In view of the specific clause in the insurance policy, it was held by Karnataka High Court that the insurance company was not liable to pay interest payable Under Section 4A(3)(a) of the Act. This decision is, therefore, not an authority for the proposition that an insurance company is never liable to pay interest payable Under Section 4A(3)(a) of the Act. In the present case, there is no clause in the insurance policy similar to one which existed in the case of United India Insurance Co. Ltd. v. Nagarathna, (supra). Hence, it cannot be said that the appellant insurance company is not liable to pay the amount of interest. Interest and penalty stand on a different footing. Interest is ordinarily awarded by a court or Tribunal not by way of penalty but Under Section 34 of the Civil Procedure Code or principles analogous thereto to neutralise the diminution in the value of money caused by passage of time which often is on account of inability of the courts to deliver instant or quick justice. Penalty is often imposed by way of punishment in default of performing a duty or breach of a statute.
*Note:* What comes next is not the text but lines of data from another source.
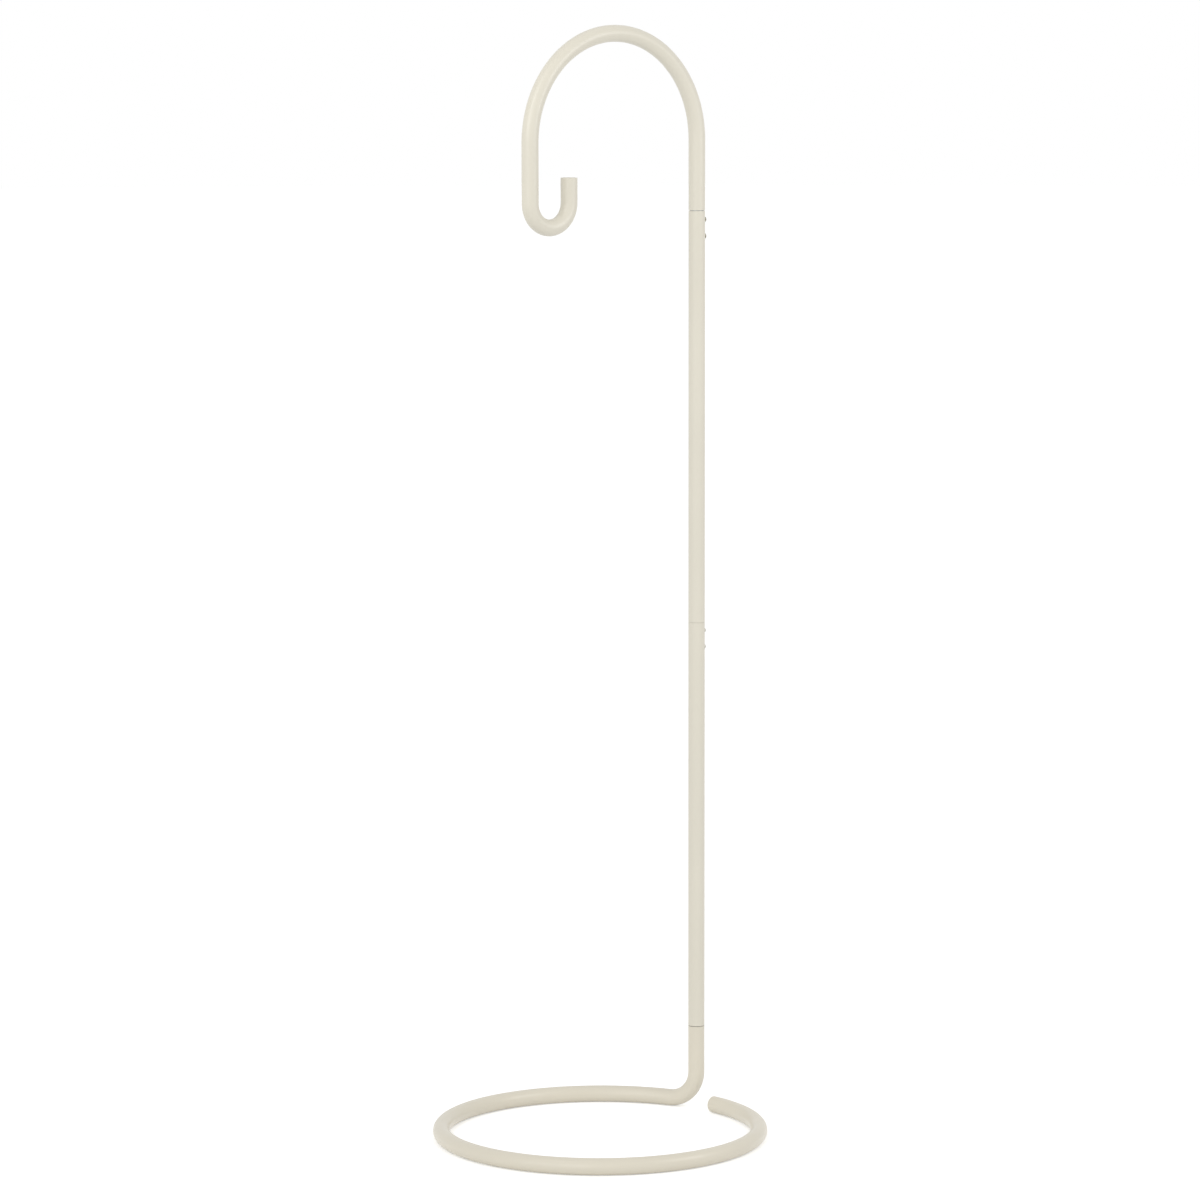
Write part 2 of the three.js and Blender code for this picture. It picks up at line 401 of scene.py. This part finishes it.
def chamfered_rod(radius, bottom, top, inset, drop, sides):
    """A turned rod along Z. At both ends it narrows by the inset over the drop."""
    outline = Outline(0, bottom).to(radius - inset, bottom).to(radius, bottom + drop)
    outline.to(radius, top - drop).to(radius - inset, top).to(0, top)
    return outline.turned(sides)


def threaded_bar(diameter, pitch, bottom, top, sides):
    """A bar with a right-hand thread along Z, whose turns start at whole pitches from height 0."""
    crest = diameter / 2
    root = crest - THREAD_DEPTH * pitch
    flank = (1 - ROOT_FLAT - CREST_FLAT) / 2
    # A turn climbs by a pitch as it goes round, so the first one starts well below the bottom
    first = math.floor(bottom / pitch) - 2
    last = math.ceil(top / pitch) + 1
    outline = Outline(root, first * pitch)
    for turn in range(first, last):
        outline.to(root, (turn + ROOT_FLAT) * pitch)
        outline.to(crest, (turn + ROOT_FLAT + flank) * pitch)
        outline.to(crest, (turn + 1 - flank) * pitch)
        outline.to(root, (turn + 1) * pitch)
    mesh = outline.turned(sides, rise=pitch, merge=False)
    for height, outwards in ((bottom, -UP), (top, UP)):
        cut = bmesh.ops.bisect_plane(
            mesh,
            geom=mesh.verts[:] + mesh.edges[:] + mesh.faces[:],
            dist=WELD_DISTANCE,
            plane_co=UP * height,
            plane_no=outwards,
            clear_outer=True,
        )
        rim = [part for part in cut["geom_cut"] if isinstance(part, bmesh.types.BMEdge)]
        bmesh.ops.edgeloop_fill(mesh, edges=rim)
    bmesh.ops.recalc_face_normals(mesh, faces=mesh.faces)
    return mesh


def facing(at, along):
    """The place of something that was made at the origin along Z."""
    return Matrix.Translation(at) @ along.to_track_quat("Z", "Y").to_matrix().to_4x4()


def placed(mesh, at, along):
    """Turns a piece that was made along Z to its own direction and moves it there."""
    bmesh.ops.transform(mesh, matrix=facing(at, along), verts=mesh.verts)
    return mesh


def add_piece(name, mesh, finish, node):
    """Makes an object of a finished mesh, which stands for a node of the frame."""
    for face in mesh.faces:
        face.smooth = True
    for edge in sharp_edges(mesh):
        edge.smooth = False
    data = bpy.data.meshes.new(name)
    mesh.to_mesh(data)
    mesh.free()
    data.materials.append(finish)
    piece = bpy.data.objects.new(name, data)
    bpy.context.scene.collection.objects.link(piece)
    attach(piece, BODY)
    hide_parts(node)


# Finishes


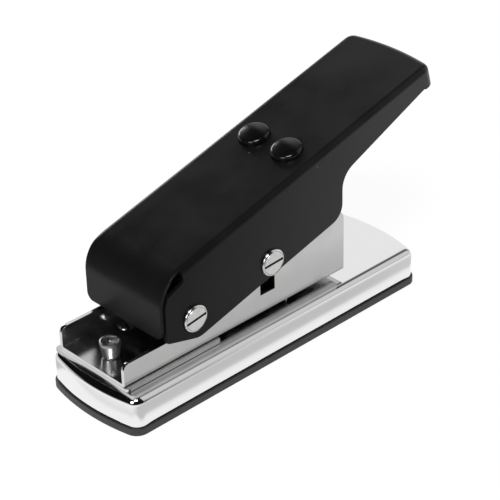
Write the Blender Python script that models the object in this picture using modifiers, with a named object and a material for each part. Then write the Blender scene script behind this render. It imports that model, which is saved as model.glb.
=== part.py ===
# A hand press that punches guitar picks out of plastic card.
# Lengths are in metres, +X runs from the nose to the tail of the base, +Z is up,
# and the origin is the middle of the face that the press stands on.

import math

import bmesh
import bpy
from mathutils import Matrix, Vector

# Base outline
base_length = 0.119
base_width = 0.038
nose_bulge = 0.0026
tail_bulge = 0.0029
nose_corner = 0.0042
tail_corner = 0.0032

# Catch tray under the base
tray_rim_height = 0.0025
tray_edge = 0.0004
tray_floor = 0.0014
tray_lip_wall = 0.0011
tray_lip_height = 0.0052
tray_proud = 0.0005

# Base shell
shell_top = 0.0120
shell_wall = 0.0010
shell_bend = 0.0015

# Clearances
seat_gap = 0.00015
slide_gap = 0.00025
pin_gap = 0.00015
cut_overrun = 0.002

# Plates between the base shell and the frame
plate_front = 0.0029
die_length = 0.0809
die_width = 0.0346
die_thickness = 0.0010
plate_corner = 0.0012
spacer_length = 0.0355
spacer_width = 0.0306
spacer_thickness = 0.00095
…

Therefore, while an insurance company would not be liable to pay the penalty it would be liable to pay interest which only neutralises diminution in value of money.
7. In the result, appeal is partly allowed.
The order for payment passed against the respondent No. 8 is maintained in toto.
As regards the order for payment by the appellant insurance company is concerned, it is held and declared that the appellant insurance company is not liable to pay the amount of Rs. 40,770 towards penalty. If the appellant has already made payment of penalty, it would be entitled to recover the same from respondent No. 8, the owner of the truck. Rest of the judgment and order passed against the appellant is maintained.
In the circumstances, the parties shall bear and pay their own costs.